Consider a phonetically irregular word such as ‘enough’. There is no way that a five year old child can decode that into ‘eenuff’ to make it comprehensible. There may be some clue in the context but ultimately someone has to tell the child what the word is. The child with a highly effective short term visual memory will remember the word after perhaps a single encounter. The child with an averagely effective short term visual memory might require say three or four encounters before the word becomes part of his or her sight vocabulary. The twenty or so percent of children with the least effective short term visual memories might require say eight or nine encounters before the word is internalised as sight vocabulary. Such children, in the course of their necessarily limited reading experience, are unlikely to experience this number of encounters with the result that their sight vocabularies remain impoverished.
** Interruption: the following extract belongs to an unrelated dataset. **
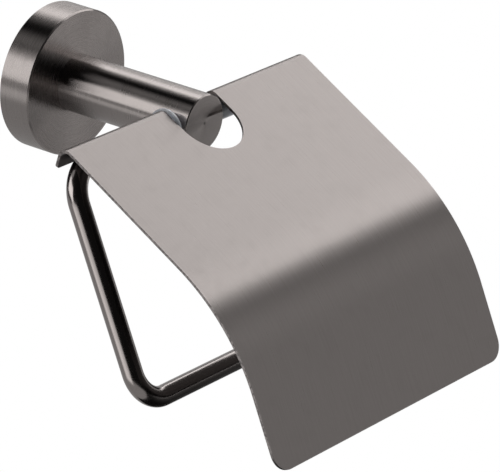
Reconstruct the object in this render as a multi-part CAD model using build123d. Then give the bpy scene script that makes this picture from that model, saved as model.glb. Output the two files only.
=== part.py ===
from build123d import *
import os
from math import cos, pi, radians, sin, sqrt, tan

# Wall-mounted toilet paper holder with a hinged cover: round rosette, post, bent rod arm and folded sheet.
#
# The wall is the plane Y = 0 and the holder reaches towards -Y. X is to the right and Z is up. The origin
# is the centre of the rosette on the wall, and the post's axis is the Y axis. All lengths are millimetres.
# Side views are drawn in (reach, height), where reach is the distance out from the wall.

# --- driving dimensions ------------------------------------------------------------------------------
ROSETTE_R = 27.0            # rosette, outer radius
ROSETTE_DEPTH = 13.0        # rosette, from the wall to its front face
ROSETTE_WALL = 2.0          # rosette, rim thickness
ROSETTE_FRONT = 3.0         # rosette, front wall thickness
PLATE_FLOOR = 3.0           # wall plate, floor thickness
PLATE_DEPTH = 8.5           # wall plate, height of its rim
PLATE_RIM = 3.2             # wall plate, rim thickness
PLATE_GAP = 0.15            # wall plate, radial clearance inside the rosette
SCREW_SPACING = 30.0        # wall screw holes, one above the other
SCREW_HOLE_R = 2.6          # wall screw holes, radius

POST_R = 10.55              # post, radius
POST_REACH = 71.8           # post, end face from the wall
ARM_R = 3.75                # arm, rod radius
ARM_REACH = 64.8            # arm, axis of the upper bar from the wall; the cover hinges on it
ARM_LEAN = 24.7             # arm, angle of its leg from the vertical, forwards
ARM_LEG = 85.3              # arm, upper bar to lower bar, axis to axis
ARM_HALF = 65.5             # arm, leg axis from the middle
ARM_UPPER_BEND = 13.3       # arm, centreline radius of the upper bend
ARM_LOWER_BEND = 11.4       # arm, centreline radius of the lower bend
ARM_UPPER_END = 52.0        # arm, free end of the upper bar
ARM_LOWER_END = 60.0        # arm, free end of the lower bar

COVER_WIDTH = 131.5         # cover, side to side
COVER_SHEET = 1.0           # cover, sheet thickness
COVER_TOP_SLOPE = 29.6      # cover, top panel below the horizontal
COVER_FRONT_SLOPE = 65.75   # cover, front panel below the horizontal
COVER_LIP_LEAN = 16.0       # cover, lip leaning back from the vertical
COVER_HEIGHT = 5.7          # cover, outer face of the top panel above the hinge axis, square to the panel
COVER_CORNER = 80.6         # cover, hinge foot to the corner where the two panels' outer planes meet
COVER_BEND = 80.8           # cover, outer radius of the wide bend between the panels
COVER_FRONT = 54.3          # cover, from that corner down to the bottom edge
COVER_FOLD = 3.85           # cover, outer radius of the fold above the lip
COVER_LIP_BACK = 5.2        # cover, outer face of the lip behind the hinge axis, square to the lip
COVER_LIP_BOTTOM = -1.3     # cover, bottom edge of the lip, height
COVER_CORNER_R = 7.0        # cover, radius of the two bottom corners
COVER_LIP_CORNER_R = 1.3    # cover, radius of the lip's two outer corners
NOTCH_HALF = 13.65          # cover, half the width of the notch round the post
NOTCH_DEPTH = 20.2          # cover, hinge foot to the round end of the notch

CLIP_BODY_IN = 21.5         # hinge clip, inner end of the body from the middle
CLIP_REACH = 35.5           # hinge clip, outer end of the body from the middle
CLIP_FLANGE_R = 7.1         # left hinge clip, radius of the flange beside the post
CLIP_FLANGE_IN = 12.6       # left hinge clip, flange face towards the post
CLIP_FLANGE_OUT = 13.5      # left hinge clip, flange face towards the sheet
CLIP_SLEEVE_R = 4.85        # hinge clip, radius of the sleeve that meets the post
CLIP_SLEEVE_IN = 10.7       # hinge clip, sleeve's face towards the post, from the middle
CLIP_BODY_R = 6.6           # hinge clip, outer radius of the body under the rod
CLIP_BORE_GAP = 0.05        # hinge clip, running clearance on the rod
BARB = (24.0, 33.0)         # hinge clip, barb from and to, from the middle
BARB_HEIGHT = (1.7, 3.0)    # hinge clip, barb's underside and top

# --- worked out --------------------------------------------------------------------------------------
TOP = radians(-COVER_TOP_SLOPE)
FRONT = radians(-COVER_FRONT_SLOPE)
LIP_DOWN = radians(-90 - COVER_LIP_LEAN)
ARM_DOWN = radians(-90 + ARM_LEAN)


def along(point, angle, length):
    """The (reach, height) point that lies a length from another at an angle."""
    return point[0] + length * cos(angle), point[1] + length * sin(angle)


def meet(first, first_angle, second, second_angle):
    """The (reach, height) point where two lines cross."""
    dx, dy = second[0] - first[0], second[1] - first[1]
    turn = sin(second_angle - first_angle)
    length = (dx * sin(second_angle) - dy * cos(second_angle)) / turn
    return along(first, first_angle, length)


HINGE = (ARM_REACH, 0.0)
HINGE_FOOT = along(HINGE, TOP + pi / 2, COVER_HEIGHT)


def side(points):
    """A (reach, height) outline as points in the YZ plane's own axes."""
    return [(-reach, height) for reach, height in points]


def prism(outline, x_from, x_to):
    """A closed (reach, height) polygon as a solid between two X planes."""
    face = Plane.YZ.offset(x_from) * make_face(Polyline(*side(outline), close=True))
    return extrude(face, x_to - x_from, dir=(1, 0, 0))


def rod_x(radius, x_from, x_to, centre=HINGE):
    """A cylinder along X about a (reach, height) centre."""
    start = Plane.YZ.offset(x_from) * Pos(-centre[0], centre[1])
    return extrude(start * Circle(radius), x_to - x_from, dir=(1, 0, 0))


def rod_out(radius, reach_from, reach_to, x=0.0, z=0.0):
    """A cylinder along the post's direction, between two reaches."""
    face = Location(Plane((x, -reach_from, z), x_dir=(1, 0, 0), z_dir=(0, -1, 0))) * Circle(radius)
    return extrude(face, reach_to - reach_from, dir=(0, -1, 0))


def rod_up(radius, z_from, z_to, reach):
    """A cylinder along Z at a reach, in the middle."""
    return extrude(Pos(0, -reach, z_from) * Circle(radius), z_to - z_from, dir=(0, 0, 1))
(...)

Each word in a individual’s sight vocabulary serves not only to make that word instantly recognisable; it also serves as a reference for decoding other, unfamiliar words with similar phonetic constructions. Sight vocabulary is the key to reading fluency. It is a very simple matter, using before and after techniques, to objectively measure the impact of Hot Reading on the extent of a child’s sight vocabulary. This would be an excellent subject for any final year student of Education looking for a subject for their dissertation. I would be happy to support for any such research.


Does this mean that all children can be literate?

No. In every population, about 1.8% have such severe learning difficulties that they are unlikely ever to be able to read properly. It does mean however, that our schools should on average, be able to deliver 98.2% literacy rather than the 80% which is currently the norm.